The first step was essentially musical stare decisis. In law, precedent matters because patterns of reasoning accumulate authority over time. In music, popular examples serve a similar function. I listened to a range of modern Bollywood dance tracks, not for enjoyment but for evidence. What elements kept appearing regardless of artist or production style? What felt essential versus ornamental? After enough exposure, common threads emerged: aggressive, layered percussion; dramatic builds; bright, high-contrast orchestration; and melodies that moved differently than typical Western pop lines.
Only after identifying those recurring features did I move on to secondary sources — articles, breakdowns, musician forums, and educational material explaining instruments like dhol and tabla, as well as the role of raga-based thinking in melodic construction. I was not trying to become an expert in Indian classical music. That would take years. The goal was narrower and more practical: understand the non-negotiables. Every style has them. Remove those, and the result stops sounding like the genre at all.
Once the core requirements were clear, the project shifted from research to translation. How do you recreate the function of traditional instruments using tools that live inside a tablet? How do you capture the feel of a musical system built on different assumptions about rhythm and melody while still working inside a grid-based DAW? This is where constraint becomes useful rather than limiting. You are not reproducing a tradition; you are approximating its structural logic with the tools you have.
On the iPad, that meant building dense percussion layers first, because rhythm carries much of the stylistic identity. It meant choosing sounds that suggested acoustic instruments even when they were synthetic. It meant favoring stepwise melodic motion and ornamentation over the wide interval leaps common in Western pop writing. None of this required exotic software or expensive add-ons. It required understanding what job each musical element was supposed to perform.

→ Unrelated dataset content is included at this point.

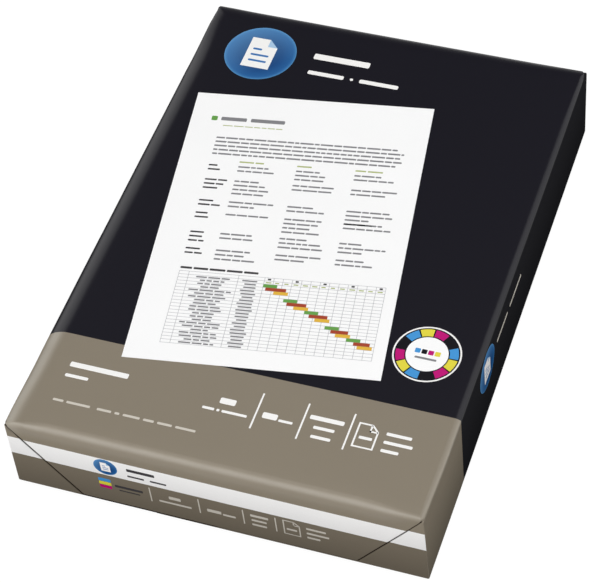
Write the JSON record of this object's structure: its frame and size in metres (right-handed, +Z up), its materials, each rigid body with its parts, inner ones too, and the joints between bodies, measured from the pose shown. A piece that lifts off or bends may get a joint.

There is a temptation to believe authenticity comes from using the “correct” tools. In reality, authenticity in genre blending comes from respecting the underlying rules. If you know why something sounds the way it does, you can often achieve a convincing result with completely different means. Conversely, you can use all the authentic instruments in the world and still produce something that feels wrong if the structure is off.
The final step was the easiest: do the basics my way. Once you know the boundaries, creativity becomes a matter of navigation rather than invention. The arrangement, the sound design choices, the workflow — those were familiar territory. The difference was simply that they were operating within a newly mapped landscape. The result is not a traditional Bollywood track, nor is it pretending to be one. It is a functional fusion piece that satisfies the expectations of the style while remaining true to the production approach that defines this project.
This process highlights something important about genre blending more broadly. It is not about diluting styles into a bland average. It is about identifying structural compatibilities and points of tension, then designing around them. Good fusion sounds intentional because it is intentional. It acknowledges lineage without being trapped by it.
For creators working with limited setups — whether that means an iPad, a laptop, or a bedroom studio — this approach is liberating. You do not need encyclopedic knowledge of every musical tradition to explore outside your comfort zone. You need a method. Listen for patterns. Identify essentials. Understand function. Then execute with the tools you actually have.
In other words, treat unfamiliar music the way a careful professional treats unfamiliar law: respectfully, systematically, and with an eye toward precedent.
Genre blending is not guesswork. It is applied research with a creative output.
And occasionally, the client is a six-year-old with a dance routine and very firm expectations.